L'Intendance des impôts du canton de Berne a taxé A.________ SA pour les périodes fiscales 2002 et 2003 en considérant que son domicile fiscal principal se situait dans le canton de Neuchâtel. Il semble qu'elle ait procédé à la répartition des intérêts passifs en proportion de l'ensemble des actifs localisés, conformément aux répartitions intercantonales proposées par l'intéressée (pour 2002, BE: 47,974%, NE: 47,936% et SO: 4,09%; pour 2003, BE: 46,838%, NE: 49,239% et SO: 3,923%).
C.
Par décisions de taxation notifiées le 22 novembre 2005, le Service cantonal des contributions du canton de Neuchâtel a taxé A.________ SA sur le bénéfice provenant de l'immeuble sis à Y.________. A cet effet, elle a procédé à la répartition des intérêts passifs en proportion des actifs localisés de l'intéressée. A la différence de la répartition effectuée par celle-ci et, semble-t-il, reprise par l'Intendance des impôts du canton de Berne, le Service cantonal des contributions du canton de Neuchâtel a localisé les actifs circulants dans les autres cantons, de sorte que la proportion des actifs localisés sur son territoire déterminante pour la répartition des intérêts passifs s'élevaient à 38,07% pour 2002 et 37,55% pour 2003.

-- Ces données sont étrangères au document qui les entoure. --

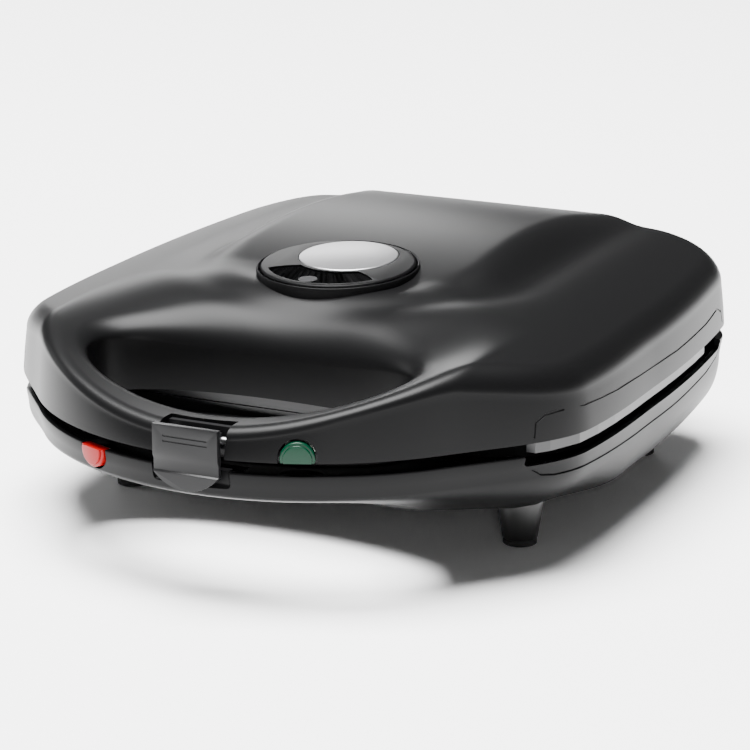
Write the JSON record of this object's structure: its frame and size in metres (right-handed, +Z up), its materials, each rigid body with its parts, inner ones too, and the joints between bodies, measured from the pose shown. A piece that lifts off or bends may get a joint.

Le 23 décembre 2005, A.________ SA a interjeté une réclamation contre les taxations notifiées le 22 novembre 2005 pour les périodes fiscales 2002 et 2003 par le Service des contributions du canton de Neuchâtel. Elle demandait que Y.________ soit reconnu comme domicile fiscal principal de la société, que "des intérêts de la dette d'un montant de 1'209'751 fr. 51 au total pour 2002 et de 1'118'987 fr. 20 pour 2003 soient déplacés selon la situation des actifs et que des charges d'un montant de 19'300 fr. pour 2002 et de 19'700 fr. pour 2003, directement liées à l'immeuble sis à Y.________, soient prises en compte".
D.
Par décision du 3 avril 2006, le Service des contributions du canton de Neuchâtel a partiellement admis la réclamation s'agissant des charges liées à l'immeuble à Y.________. Il a en revanche considéré comme fictif le siège statutaire de la société à Y.________. L'immeuble à Y.________ étant largement bénéficiaire par rapport aux immeubles des autres cantons (bénéfice imposable dans le canton de Neuchâtel en 2002 après admission partielle de la réclamation: 146'000 fr et en 2003: 203'500 fr.), le siège de la société avait été déplacé à Y.________, afin de pouvoir compenser les bénéfices réalisés à cet endroit avec les pertes des immeubles situés dans les autres cantons.
E.
Agissant en langue allemande par la voie du recours de droit public pour violation de l'art. 127 al. 3 Cst., A.________ SA demande au Tribunal fédéral, sous suite de frais et dépens, d'annuler la décision sur réclamation rendue le 3 avril 2006 par le Service des contributions du canton de Neuchâtel, de dire que son domicile fiscal principal pour les années 2002 et 2003 se trouve à Y.________ et d'enjoindre l'Administration fiscale du canton de Neuchâtel de procéder à de nouvelles taxations en conséquence.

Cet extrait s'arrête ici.